Sequential Implementation of float operators

The sequential implementation is designed to be the base class of all further specialized classes (such as SSE or AVX). The implementation does a compile time unroll of whatever operator is being applied across all elements of the vector. This is done using a template meta-programming technique to approximate a compile-time for each. The reason for this is to guarantee the lack of branching when operating on all vector elements. The hope for this is that if a specific platform does not properly report its use of SSE or AVX, that ILP will work smoothly for the set of instructions.
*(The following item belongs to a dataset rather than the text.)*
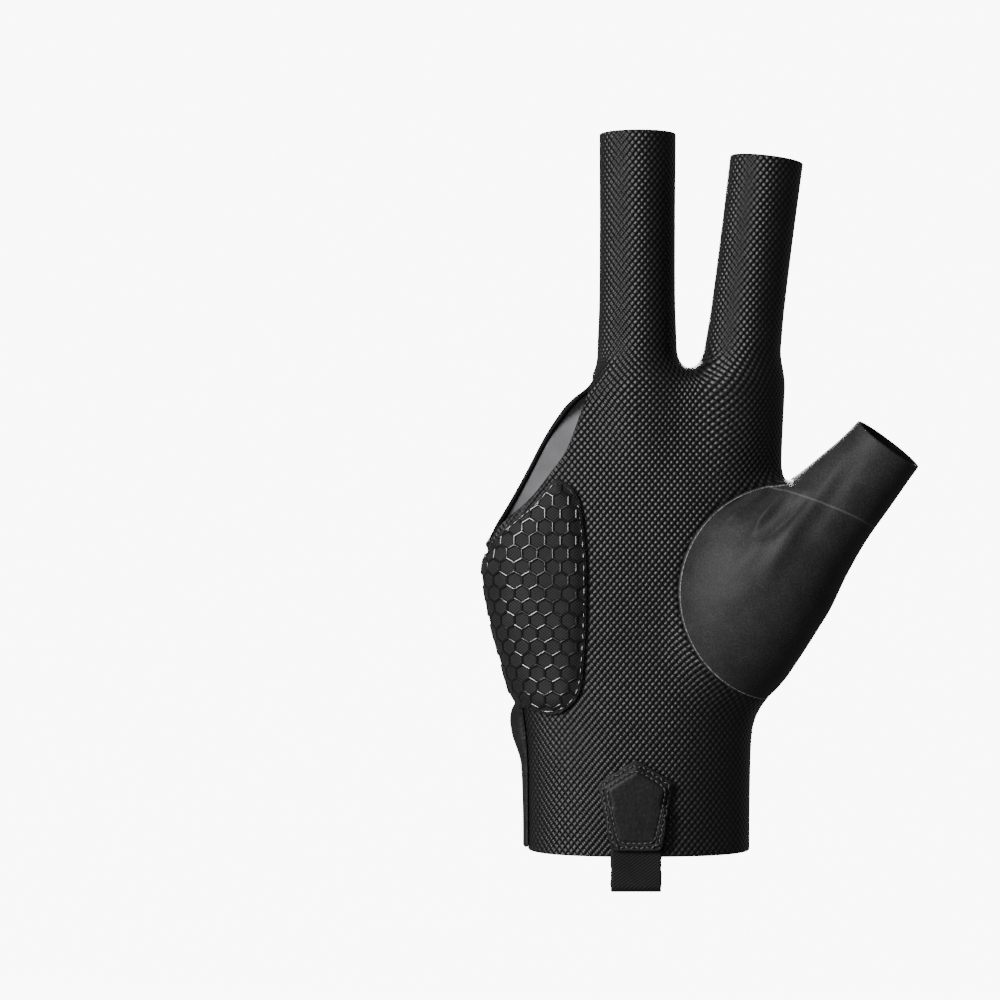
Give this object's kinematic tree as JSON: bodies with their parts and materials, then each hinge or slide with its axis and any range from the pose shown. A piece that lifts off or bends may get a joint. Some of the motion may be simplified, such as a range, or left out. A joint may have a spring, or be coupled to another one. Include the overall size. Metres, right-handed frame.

I implemented all arithmetic operators for the sequential implementation. It is extendible to different floating point types and different int types, as well as to any vector width. The data type is templated as well as a class to access the data type. For the bare sequential implementation, the data type is a std::array with an accessor class that returns elements from positions in the array. Elements can be retrieved with run-time or compile-time indexes. Compile-time indexing is implemented in order to support compile-time unrolling as well as shuffling and other functions later on.

SSE 4-wide 32bit float

I extended the sequential float class (float_base) with a class that has a data type of __128 and implemented an accessor class for it. I then overloaded all of the arithmetic operators except for the % operator, as SSE does not support modulo.

Deliverables

A Correctness Test Bench
I will implement a test suite that will check for the correctness of all configurations for the implemented classes and functions.
A Performance Test Bench
I will create a performance test that will compare timing of specific aspects of QuickVec against Yeppp! and AVX intrinsics.
An example implementation
I will implement a common algorithm such as a mandelbrot set or marching cubes to demonstrate the ease of use of the interface.
Documentation
I will document all classes and features as well as provide example code for common tasks.
Presentation
My final presentation will include results of the performance comparison, sample snippets of code, and an a demo of the example application.